Sri Lanka in top 10 of the most civically engaged countries


*Ahead of many stronger and bigger economies

A worldwide study conducted by Gallup showed that Sri Lanka was among the top ten of the most civically engaged countries, perhaps doing better than the norm that suggests citizens of developed countries were more civically engaged than those from developing countries. According to the Gallup Global Civic Engagement report, people with high civic engagement are positive about the communities where they live and actively give back to them. Gallup measures civic engagement by assessing whether respondents have done any of the following in the past month: donated money to a charity, volunteered time to an organization, or helped a stranger or someone they didn’t know who needed help. In 127 out of 130 countries, people are much more likely to either say they have helped a stranger in need or donated money in the past month than they are to say they volunteered their time to an organization.

Gallup combines people’s responses to these three questions to create a Civic Engagement Index score for each country, with higher scores indicating a higher level of civic engagement.

It said that data from 130 countries showed that, in general, adults in developed countries are much more likely to be civically engaged than those in the developing world. But Sri Lankan’s citizens have shown that they were perhaps an exception.

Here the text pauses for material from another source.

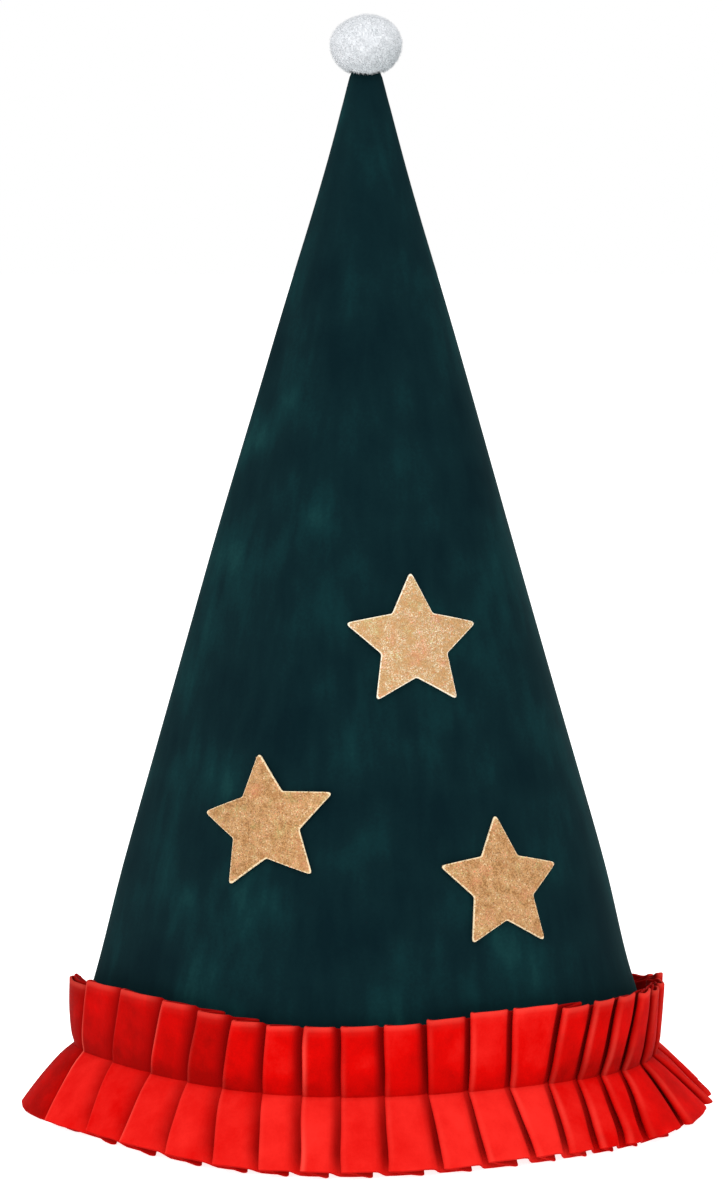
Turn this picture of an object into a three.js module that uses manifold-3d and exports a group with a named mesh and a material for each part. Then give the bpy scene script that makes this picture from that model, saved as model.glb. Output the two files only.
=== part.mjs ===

United States scored the highest with an index score of 60, sharing the spot with Ireland. Sri Lanka is among the top ten most civically engaged countries with a score of 51 after Australia (59), New Zealand (57), UK (57), Netherlands (54) and Canada (54).

Sri Lanka has done better than most other countries that are way ahead as far as the economy is concerned: Hong Kong (49), Denmark (46), Germany (43), Austria (43), Malaysia (29), Singapore (29), Italy (26) and Japan (26).

According to the Gallup Global Civic Engagement report, Pakistanis (28) are more civically engaged than Indians (42).